Мартын Христорухов вышел на свет божий из Александровской больницы. Его сдали туда в дифтерите, в золотушных струпьях, в грязи какие-то цыгане. Они валялись по полу перед доктором, перед сестрами, умоляя забрать мальчишку. Когда же мальчишку записали и положили в соответствующую палату, цыгане исчезли, прихватив с собою двух больничных индюков.
И вот, выздоровев, восьмилетний Мартын прямо из больницы вышел на божий свет. Его едва не раздавил трамвай на божьем свете, его кляли прохожие и били кнутами кучера. Улицы божьего света показались Мартыну странными, извозчичьи лошади и битюги — незнакомыми, а если где и встречались палатки на колесах, то там продавали квас.
Побродив по божьему свету, Мартын проголодался, утомился, сбился с пути и, не зная иных мест, пошел обратно в больницу, где и остался на всю жизнь, где стал приемным сыном доктора Смертенко. Доктор сделал для него все. Воспитал его, отдал в гимназию, вывел в люди и умер.
И тогда во второй раз оставил Мартын больницу, во второй раз одиноко пошел в божий свет.
Двадцати лет, к началу войны, он завершил мечту своей жизни — окончил воздухоплавательную школу и попал в авиаотряд, где прославился мрачностью, черствостью и необщительностью характера.
До сих пор история точна и достоверна и по правде своей достойна быть не только предметом беллетристического рассказа, но и материалом для точных статистических анкет.
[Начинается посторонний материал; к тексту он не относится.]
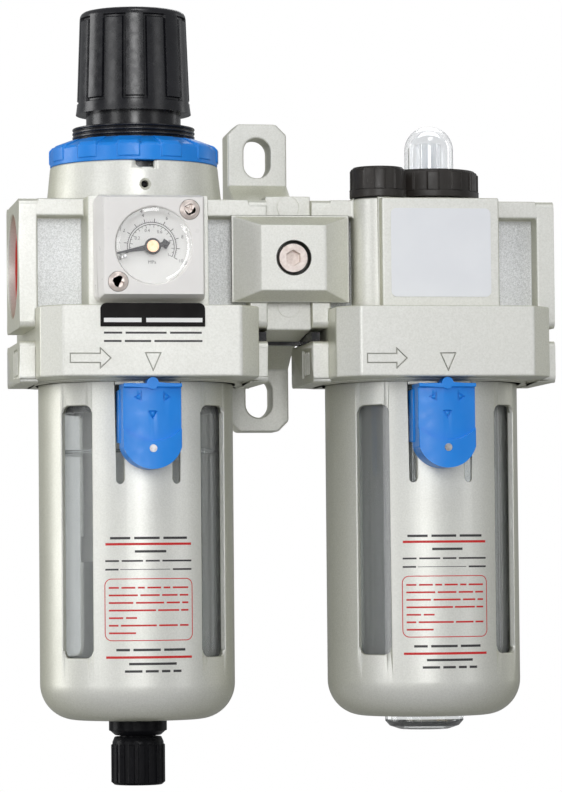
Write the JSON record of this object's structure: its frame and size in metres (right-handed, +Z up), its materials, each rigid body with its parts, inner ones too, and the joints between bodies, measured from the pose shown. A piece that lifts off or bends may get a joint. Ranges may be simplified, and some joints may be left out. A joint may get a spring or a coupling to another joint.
{
  "type": "filter regulator lubricator",
  "caption": "Modular compressed-air service unit: filter regulator with gauge and knob, spacer with wall bracket, and oil-mist lubricator, both with guarded clear bowls.",
  "frame": {"origin": "centre of the wall bracket's rear face, level with the middle of both pipe ports", "axes": "+X along the air line towards the outlet, +Y back into the wall, +Z up"},
  "size_m": [0.1936, 0.1103, 0.2782],
  "materials": {
    "painted_casting": "fine speckled warm grey enamel on a die casting",
    "guard_metal": "satin metallic grey enamel",
    "black_plastic": "moulded, slight grain",
    "blue_plastic": "moulded, satin",
    "white_plastic": "moulded",
    "gauge_plastic": "light grey moulded case",
    "filter_media": "sintered, rough",
    "clear_plastic": "clear polycarbonate",
    "dial_white": "printed white dial",
    "pointer_black": "matt black",
    "brass": "turned",
    "steel": "turned and ground",
    "nickel_screw": "nickel plated, slightly warm",
    "rubber": "matt nitrile",
    "black_label": "printed foil",
    "white_label": "blank paper label",
    "red_plastic": "moulded"
  },
  "bodies": {
    "main": {"regulator_body": "painted_casting", "bonnet": "black_plastic", "bonnet_ring": "blue_plastic", "regulating_spring": "steel", "diaphragm_plate": "brass", "diaphragm": "rubber", "valve_seat": "brass", "valve_spring": "steel", "valve_guide": "white_plastic", "deflector": "black_plastic", "filter_element": "filter_media", "element_baffle": "white_plastic", "gauge_housing": "gauge_plastic", "gauge_dial": "dial_white", "gauge_lens": "clear_plastic", "gauge_screws": "nickel_screw", "nameplate": "black_label", "rear_cover": "painted_casting", "rear_cover_screws": "nickel_screw", "inlet_seal_ring": "red_plastic", "joint_bracket": "painted_casting", "joint_clamp": "painted_casting", "clamp_screw": "nickel_screw", "joint_seals": "rubber", "joint_retainer": "black_plastic", "lubricator_body": "painted_casting", "label_plate": "white_label", "dome_seal": "rubber", "oil_tube": "clear_plastic", "oil_strainer": "brass", "lubricator_rear_plate": "painted_casting"},
    "adjusting_screw": {"adjusting_screw": "steel"},
    "adjusting_knob": {"adjusting_knob": "black_plastic"},
    "spring_seat": {"spring_seat": "brass"},
    "valve_poppet": {"valve_poppet": "brass"},
    "gauge_pointer": {"gauge_pointer": "pointer_black", "gauge_hub": "brass"},
    "filter_bowl": {"filter_bowl": "clear_plastic", "filter_bowl_seal": "rubber", "filter_bowl_guard": "guard_metal", "drain_body": "black_plastic"},
    "filter_latch": {"filter_latch": "blue_plastic", "filter_latch_pin": "steel"},
    "drain_plunger": {"drain_plunger": "steel"},
    "drain_knob": {"drain_knob": "black_plastic"},
    "lubricator_bowl": {"lubricator_bowl": "clear_plastic", "lubricator_bowl_seal": "rubber", "lubricator_bowl_guard": "guard_metal"},
    "lubricator_latch": {"lubricator_latch": "blue_plastic", "lubricator_latch_pin": "steel"},
    "fill_plug_seal": {"fill_plug_seal": "rubber"},
    "fill_plug": {"fill_plug": "black_plastic"},
    "dome_ring": {"dome_ring": "black_plastic", "sight_dome": "clear_plastic"},
    "drip_needle": {"drip_needle": "white_plastic"},
    "flow_damper": {"flow_damper": "steel"},
    "check_ball": {"check_ball": "steel"}
  },
  "joints": [
    {"name": "knob_turn", "type": "hinge", "parent": "main", "child": "adjusting_screw", "pos_m": [-0.0525, -0.057, 0.07], "axis": [0, 0, 1], "range_deg": [0, 1440]},
    {"name": "knob_lock", "type": "slide", "parent": "adjusting_screw", "child": "adjusting_knob", "axis": [0, 0, 1], "range_m": [-0.0034, 0]},
    {"name": "spring_seat_travel", "type": "slide", "parent": "main", "child": "spring_seat", "axis": [0, 0, 1], "range_m": [-0.006, 0], "deforming": ["regulating_spring"]},
    {"name": "valve_open", "type": "slide", "parent": "main", "child": "valve_poppet", "axis": [0, 0, 1], "range_m": [-0.0015, 0], "deforming": ["valve_spring"]},
    {"name": "pointer_sweep", "type": "hinge", "parent": "main", "child": "gauge_pointer", "pos_m": [-0.0525, -0.107, 0.0035], "axis": [0, 1, 0], "range_deg": [0, 218]},
    {"name": "filter_bowl_turn", "type": "hinge", "parent": "main", "child": "filter_bowl", "pos_m": [-0.0525, -0.057, -0.1], "axis": [0, 0, 1], "range_deg": [-45, 45]},
    {"name": "filter_latch_slide", "type": "slide", "parent": "filter_bowl", "child": "filter_latch", "axis": [0, 0, -1], "range_m": [0, 0.005]},
    {"name": "drain_turn", "type": "hinge", "parent": "filter_bowl", "child": "drain_knob", "pos_m": [-0.0525, -0.057, -0.177], "axis": [0, 0, 1], "range_deg": [0, 180]},
    {"name": "drain_travel", "type": "slide", "parent": "filter_bowl", "child": "drain_plunger", "axis": [0, 0, 1], "range_m": [0, 0.0015]},
    {"name": "lubricator_bowl_turn", "type": "hinge", "parent": "main", "child": "lubricator_bowl", "pos_m": [0.0525, -0.057, -0.1], "axis": [0, 0, 1], "range_deg": [-45, 45]},
    {"name": "lubricator_latch_slide", "type": "slide", "parent": "lubricator_bowl", "child": "lubricator_latch", "axis": [0, 0, -1], "range_m": [0, 0.005]},
    {"name": "fill_plug_lift", "type": "slide", "parent": "main", "child": "fill_plug_seal", "axis": [0, 0, 1], "range_m": [0, 0.009]},
    {"name": "fill_plug_turn", "type": "hinge", "parent": "fill_plug_seal", "child": "fill_plug", "pos_m": [0.0327, -0.0805, 0.023], "axis": [0, 0, 1], "range_deg": [0, 2160]},
    {"name": "drip_adjust", "type": "hinge", "parent": "main", "child": "dome_ring", "pos_m": [0.0557, -0.0605, 0.025], "axis": [0, 0, 1], "range_deg": [0, 720]},
    {"name": "needle_lift", "type": "slide", "parent": "main", "child": "drip_needle", "axis": [0, 0, 1], "range_m": [0, 0.002]},
    {"name": "damper_swing", "type": "hinge", "parent": "main", "child": "flow_damper", "pos_m": [0.0525, -0.057, 0.009], "axis": [0, 1, 0], "range_deg": [-50, 0]},
    {"name": "check_ball_lift", "type": "slide", "parent": "main", "child": "check_ball", "axis": [0, 0, 1], "range_m": [0, 0.0008]}
  ],
  "couplings": [
    {"joint": "spring_seat_travel", "follows": "knob_turn", "m_per_rad": -0.00023873},
    {"joint": "drain_travel", "follows": "drain_turn", "m_per_rad": 0.00047746},
    {"joint": "fill_plug_lift", "follows": "fill_plug_turn", "m_per_rad": 0.00023873},
    {"joint": "needle_lift", "follows": "drip_adjust", "m_per_rad": 0.00015915}
  ]
}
До сих пор, ДСП [119], как писали когда-то на полях школьных учебников.
ДСП.
А дальше идет невозможное.
Началось это в 1917 году, в августе месяце, в те времена, когда русская армия, по выражению великого человека, голосовала ногами против непонятной войны. Летчиками тогда назывались не только пилоты. Летчиками тогда звали еще дезертиров.
Мартын Христорухов стал дважды летчиком. Для того чтобы его не бросились догонять, когда он удирал из отряда, Мартын оставил в кабинке самолета все свои вещи и ложное письмо, в котором просил не ругать его за слабоволие, простить ему самоубийство, вызванное, как он писал, разочарованием в авиации.
Появление такого письма и дезертирство Мартына смутили очень многих, и есть люди, которые до сих пор думают, что летчик Христоруховтогда в самом деле умер, а все дальнейшее происходило с совершенно другим человеком. Однако верить этому трудно.
Трудно потому, что по прошествии десяти лет Мартын возник в Москве у здания какой-то высшей воздушной академии и пытался войти туда. Часовые его не пускали. Он упрашивал их, клянчил разрешение, утомительно и непрестанно, как нищий в южном городе. Называл красноармейцев и предлагал папиросы. Папиросы смутили часовых. И на всякий случай Мартына задержали для выяснения личности.